Goal of the exercise
Print exactly those lines that run from the beginning of the data to the line bearing "addPiece('fin', fin, materials.plastic);", inclusive.

Material

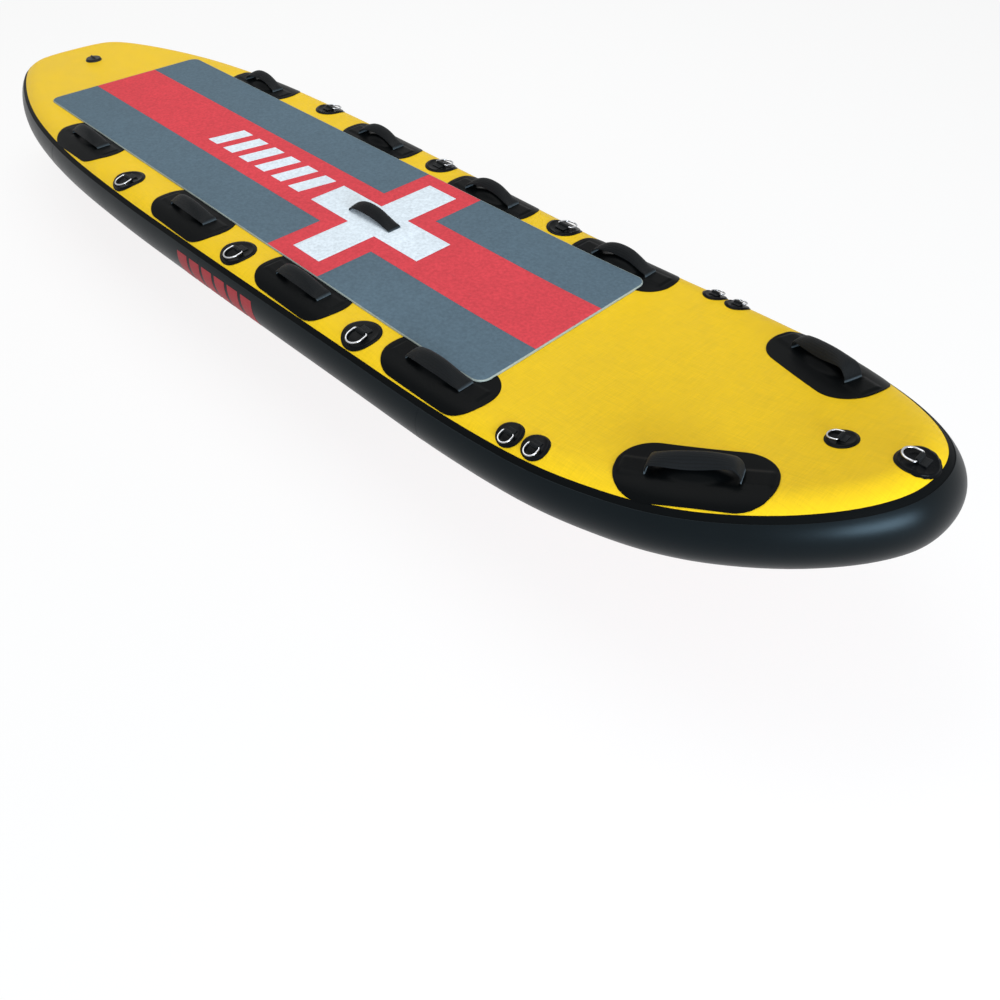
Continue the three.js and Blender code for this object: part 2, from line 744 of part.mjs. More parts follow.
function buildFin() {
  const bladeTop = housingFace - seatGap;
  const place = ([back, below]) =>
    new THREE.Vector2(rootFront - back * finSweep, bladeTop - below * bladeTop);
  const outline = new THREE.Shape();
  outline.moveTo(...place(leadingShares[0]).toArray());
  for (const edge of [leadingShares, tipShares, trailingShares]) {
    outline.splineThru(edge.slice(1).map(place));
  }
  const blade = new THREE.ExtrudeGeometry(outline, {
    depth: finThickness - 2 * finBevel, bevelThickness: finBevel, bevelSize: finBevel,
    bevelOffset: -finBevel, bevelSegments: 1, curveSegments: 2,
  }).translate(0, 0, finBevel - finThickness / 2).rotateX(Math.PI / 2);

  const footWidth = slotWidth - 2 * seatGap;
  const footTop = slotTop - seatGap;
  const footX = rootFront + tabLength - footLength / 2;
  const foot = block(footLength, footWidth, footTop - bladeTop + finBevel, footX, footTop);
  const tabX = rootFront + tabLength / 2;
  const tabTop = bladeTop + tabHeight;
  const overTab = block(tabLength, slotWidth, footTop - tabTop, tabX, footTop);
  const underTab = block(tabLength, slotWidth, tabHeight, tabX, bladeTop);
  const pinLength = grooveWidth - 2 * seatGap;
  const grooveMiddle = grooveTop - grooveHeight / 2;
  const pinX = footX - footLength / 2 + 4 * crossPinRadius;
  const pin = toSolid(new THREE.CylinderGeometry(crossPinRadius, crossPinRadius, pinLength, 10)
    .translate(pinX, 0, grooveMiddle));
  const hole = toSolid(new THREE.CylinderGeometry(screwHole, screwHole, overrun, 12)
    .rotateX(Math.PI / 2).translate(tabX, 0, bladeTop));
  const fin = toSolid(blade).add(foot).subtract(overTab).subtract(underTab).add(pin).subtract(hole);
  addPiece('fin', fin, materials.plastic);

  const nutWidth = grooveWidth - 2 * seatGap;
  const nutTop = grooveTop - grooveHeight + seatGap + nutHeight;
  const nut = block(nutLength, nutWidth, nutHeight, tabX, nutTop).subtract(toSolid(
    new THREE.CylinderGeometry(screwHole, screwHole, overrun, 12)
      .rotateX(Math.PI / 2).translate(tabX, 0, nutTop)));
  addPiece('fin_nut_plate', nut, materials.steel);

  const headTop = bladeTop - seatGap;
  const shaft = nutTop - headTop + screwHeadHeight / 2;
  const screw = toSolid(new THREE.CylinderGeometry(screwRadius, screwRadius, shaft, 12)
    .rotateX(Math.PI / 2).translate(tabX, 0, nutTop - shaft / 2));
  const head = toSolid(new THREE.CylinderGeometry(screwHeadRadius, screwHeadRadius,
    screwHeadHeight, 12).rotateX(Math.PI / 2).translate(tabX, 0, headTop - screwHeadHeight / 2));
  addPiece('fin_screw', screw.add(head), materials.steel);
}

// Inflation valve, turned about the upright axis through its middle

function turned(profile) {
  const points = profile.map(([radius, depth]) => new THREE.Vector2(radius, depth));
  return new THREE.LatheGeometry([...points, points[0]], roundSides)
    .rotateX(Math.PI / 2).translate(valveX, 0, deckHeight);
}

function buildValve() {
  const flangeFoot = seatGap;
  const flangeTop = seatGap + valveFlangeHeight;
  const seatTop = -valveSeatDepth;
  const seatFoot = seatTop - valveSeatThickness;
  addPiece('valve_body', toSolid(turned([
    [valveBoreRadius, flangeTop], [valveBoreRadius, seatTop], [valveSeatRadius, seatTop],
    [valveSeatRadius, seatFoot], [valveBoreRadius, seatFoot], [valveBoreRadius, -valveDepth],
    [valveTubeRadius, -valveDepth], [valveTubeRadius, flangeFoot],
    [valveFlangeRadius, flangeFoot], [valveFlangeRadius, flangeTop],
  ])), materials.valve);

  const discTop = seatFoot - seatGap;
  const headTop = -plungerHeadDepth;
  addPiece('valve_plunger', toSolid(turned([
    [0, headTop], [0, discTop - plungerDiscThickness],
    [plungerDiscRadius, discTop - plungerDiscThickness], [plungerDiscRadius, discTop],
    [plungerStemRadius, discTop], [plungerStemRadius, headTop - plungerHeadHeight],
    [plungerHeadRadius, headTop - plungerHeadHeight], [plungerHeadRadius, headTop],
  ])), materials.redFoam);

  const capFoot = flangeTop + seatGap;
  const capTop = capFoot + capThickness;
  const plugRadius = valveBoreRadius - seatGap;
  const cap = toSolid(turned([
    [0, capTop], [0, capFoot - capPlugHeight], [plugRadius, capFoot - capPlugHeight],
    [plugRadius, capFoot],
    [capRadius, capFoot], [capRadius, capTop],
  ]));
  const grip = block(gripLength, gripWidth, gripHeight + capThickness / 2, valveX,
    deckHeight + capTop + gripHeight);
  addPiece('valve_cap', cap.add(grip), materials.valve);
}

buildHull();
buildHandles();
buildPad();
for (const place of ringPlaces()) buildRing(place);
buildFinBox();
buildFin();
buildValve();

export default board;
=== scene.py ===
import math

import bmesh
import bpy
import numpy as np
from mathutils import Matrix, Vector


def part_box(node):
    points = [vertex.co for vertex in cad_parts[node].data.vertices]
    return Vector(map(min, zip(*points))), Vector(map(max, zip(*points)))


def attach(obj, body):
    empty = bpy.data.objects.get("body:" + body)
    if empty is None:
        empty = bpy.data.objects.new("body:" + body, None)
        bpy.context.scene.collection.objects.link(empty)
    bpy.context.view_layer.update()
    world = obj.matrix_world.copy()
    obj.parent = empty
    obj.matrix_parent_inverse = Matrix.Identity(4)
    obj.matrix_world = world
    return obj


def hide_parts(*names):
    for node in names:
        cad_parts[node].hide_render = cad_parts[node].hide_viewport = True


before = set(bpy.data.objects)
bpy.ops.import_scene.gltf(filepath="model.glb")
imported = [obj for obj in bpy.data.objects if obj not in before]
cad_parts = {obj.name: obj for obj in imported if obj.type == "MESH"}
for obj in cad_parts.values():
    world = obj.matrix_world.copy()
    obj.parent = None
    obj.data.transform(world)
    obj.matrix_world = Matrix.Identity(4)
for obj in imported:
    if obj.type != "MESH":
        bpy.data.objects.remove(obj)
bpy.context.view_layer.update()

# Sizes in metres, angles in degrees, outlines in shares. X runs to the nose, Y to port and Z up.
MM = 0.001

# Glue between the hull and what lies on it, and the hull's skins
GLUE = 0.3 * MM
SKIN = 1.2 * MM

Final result
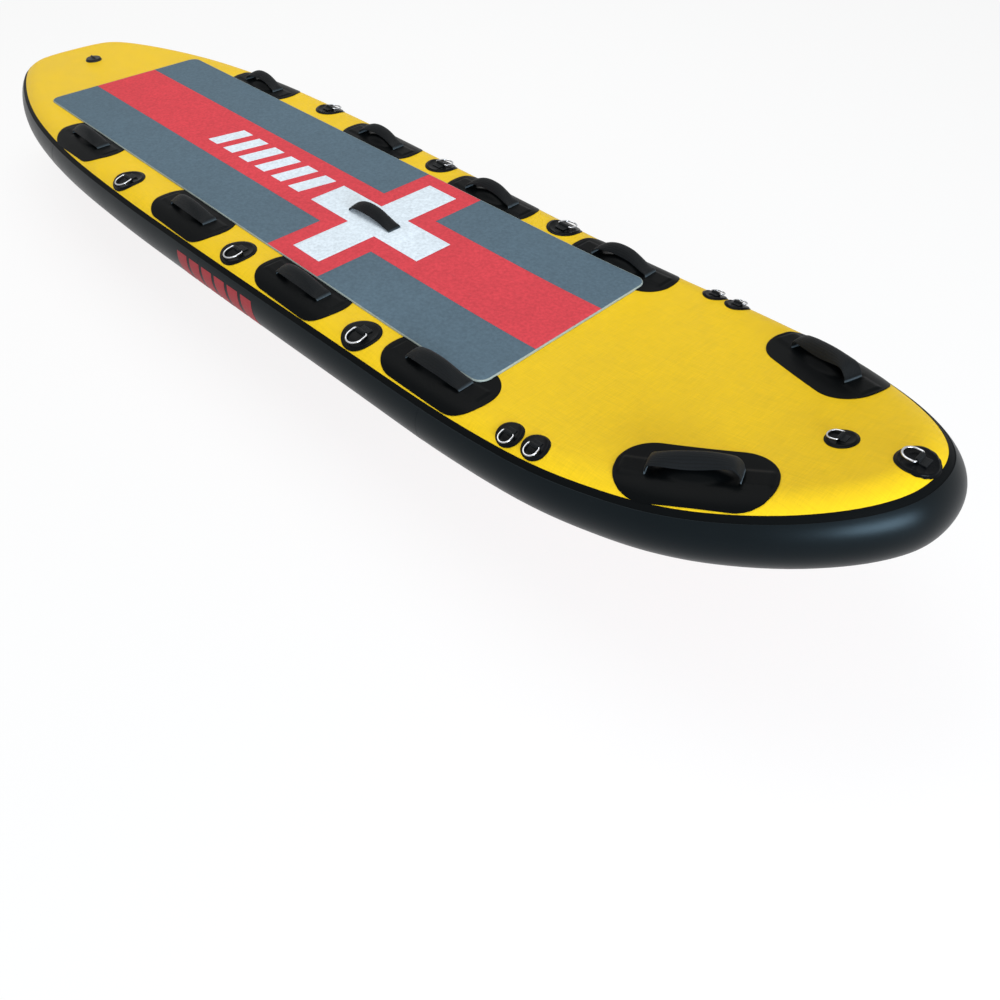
Continue the three.js and Blender code for this object: part 2, from line 744 of part.mjs. More parts follow.
function buildFin() {
  const bladeTop = housingFace - seatGap;
  const place = ([back, below]) =>
    new THREE.Vector2(rootFront - back * finSweep, bladeTop - below * bladeTop);
  const outline = new THREE.Shape();
  outline.moveTo(...place(leadingShares[0]).toArray());
  for (const edge of [leadingShares, tipShares, trailingShares]) {
    outline.splineThru(edge.slice(1).map(place));
  }
  const blade = new THREE.ExtrudeGeometry(outline, {
    depth: finThickness - 2 * finBevel, bevelThickness: finBevel, bevelSize: finBevel,
    bevelOffset: -finBevel, bevelSegments: 1, curveSegments: 2,
  }).translate(0, 0, finBevel - finThickness / 2).rotateX(Math.PI / 2);

  const footWidth = slotWidth - 2 * seatGap;
  const footTop = slotTop - seatGap;
  const footX = rootFront + tabLength - footLength / 2;
  const foot = block(footLength, footWidth, footTop - bladeTop + finBevel, footX, footTop);
  const tabX = rootFront + tabLength / 2;
  const tabTop = bladeTop + tabHeight;
  const overTab = block(tabLength, slotWidth, footTop - tabTop, tabX, footTop);
  const underTab = block(tabLength, slotWidth, tabHeight, tabX, bladeTop);
  const pinLength = grooveWidth - 2 * seatGap;
  const grooveMiddle = grooveTop - grooveHeight / 2;
  const pinX = footX - footLength / 2 + 4 * crossPinRadius;
  const pin = toSolid(new THREE.CylinderGeometry(crossPinRadius, crossPinRadius, pinLength, 10)
    .translate(pinX, 0, grooveMiddle));
  const hole = toSolid(new THREE.CylinderGeometry(screwHole, screwHole, overrun, 12)
    .rotateX(Math.PI / 2).translate(tabX, 0, bladeTop));
  const fin = toSolid(blade).add(foot).subtract(overTab).subtract(underTab).add(pin).subtract(hole);
  addPiece('fin', fin, materials.plastic);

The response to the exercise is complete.